Author	Joseph, Lewis, Ian, Ollie, Lake
Discussions-To	https://github.com/kaiachain/kips/issues/84
Status	Draft
Type	Core
Created	2025-01-07

Simple Summary

This proposal presents VRank, a framework for quantitatively assessing the performance and stability of candidates and validators in the Kaia Chain network.

Abstract

As Kaia Chain transitions to a permissionless network structure, it is critical to hold validators more accountable. They play an important role in ensuring that the network runs smoothly, securely, and without problems. This KIP introduces VRank, a Validator Reputation Evaluation Framework that quantitatively assesses the performance and stability of both candidates and validators. VRank aims to ensure that nodes involved in the consensus mechanism are trustworthy and capable of meeting the security requirements of the permissionless Kaia Chain network.

Introduction

It is planned for the Kaia Chain network to change from a Permissioned network to a Permissionless network. In a permissionless network, anyone can become a validator without being approved first. This makes the network more decentralized, safe, and open to everyone. This change fits with Kaia Chain’s goal of making the blockchain ecosystem more open and strong. Please refer to KGP-4: Permissionless Kaia Chain for more thorough details for switching to a permissionless network.

Motivation

In decentralized networks employing blockchain technology, the reliability and performance of validator nodes are crucial for maintaining network stability, security, and efficiency. Validator nodes propose and validate new blocks, ensuring ledger integrity and establishing trust among participants through consistent operation.

However, not all validator nodes operate at optimal efficiency. Certain individuals may experience frequent failures or delays, while others may exhibit malicious behavior, either deliberately or due to external pressures. These problems may lead to delays in the network, a chance of forks, and higher susceptibility to attacks, such as double-spending and censorship.

The current systems for evaluating validator performance may ineffectively penalize persistent underperformance or malicious behavior, and they fail to consistently encourage optimal performance incentives.
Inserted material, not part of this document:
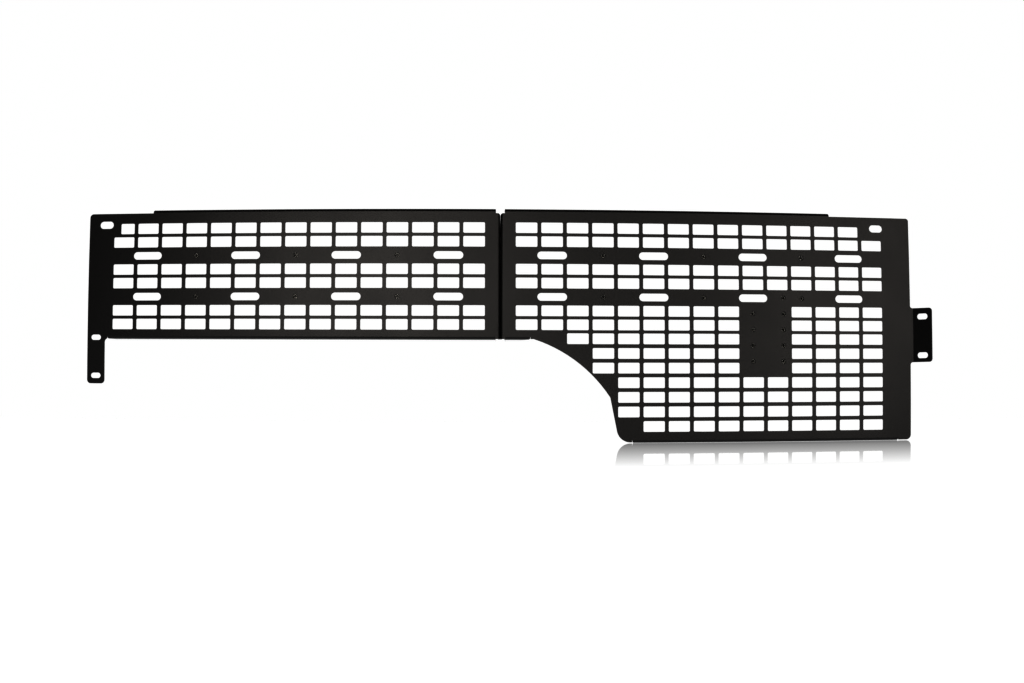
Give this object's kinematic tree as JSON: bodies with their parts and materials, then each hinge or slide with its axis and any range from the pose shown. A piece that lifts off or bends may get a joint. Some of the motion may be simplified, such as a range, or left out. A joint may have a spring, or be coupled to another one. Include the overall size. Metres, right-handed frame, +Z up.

A thorough evaluation system is essential to precisely evaluate the reliability of validator nodes, discourage inadequate performance, and improve the overall integrity of the network.

This proposal introduces an innovative evaluation framework for candidates and validators, highlighting measurable performance metrics. Our objective is to create a more resilient and fair framework for assessing node performance by defining metrics such as the Proposal Failure Score (PFS) and Candidate Failure Score (CFS). This framework aims to identify underperforming or malicious nodes, which helps preserve high standards among validators.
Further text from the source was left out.